Hamilton Town Center
- Location: Noblesville, Indiana, United States
- Coordinates: 39°59′27″N 85°55′55″W﻿ / ﻿39.990855°N 85.931910°W
- Address: 13901 Town Center Blvd
- Opening date: 2008
- Developer: Simon Property Group
- Management: Simon Property Group
- Owner: Simon Property Group (50%)
- Stores and services: 99
- Anchor tenants: 9
- Floor area: 672,896 square feet (62,514.1 square meters)
- Floors: 1
- Website: www.simon.com/mall/hamilton-town-center

= Hamilton Town Center =

Hamilton Town Center is a retail lifestyle center in Noblesville, Indiana, United States.
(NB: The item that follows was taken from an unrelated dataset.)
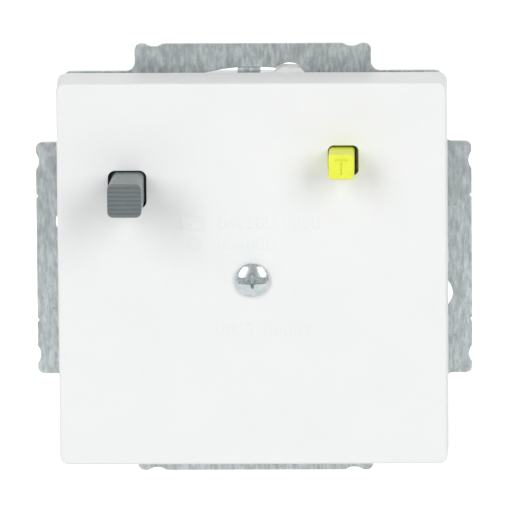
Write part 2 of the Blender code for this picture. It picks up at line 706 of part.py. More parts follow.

Opened in 2008, it is managed by Simon Property Group, who owns 50% of it.

==History==
The center opened in 2008 with Dick's Sporting Goods, J. C. Penney, Bed Bath & Beyond, Borders Books & Music (closed 2011), Designer Shoe Warehouse, Ulta, Stein Mart, and Squeeze Play are among its anchor stores. Bed Bath & Beyond and J. C. Penney predated the mall's opening by several months. Borders closed in 2011 and was replaced by an Earth Fare organic supermarket, which has also since closed.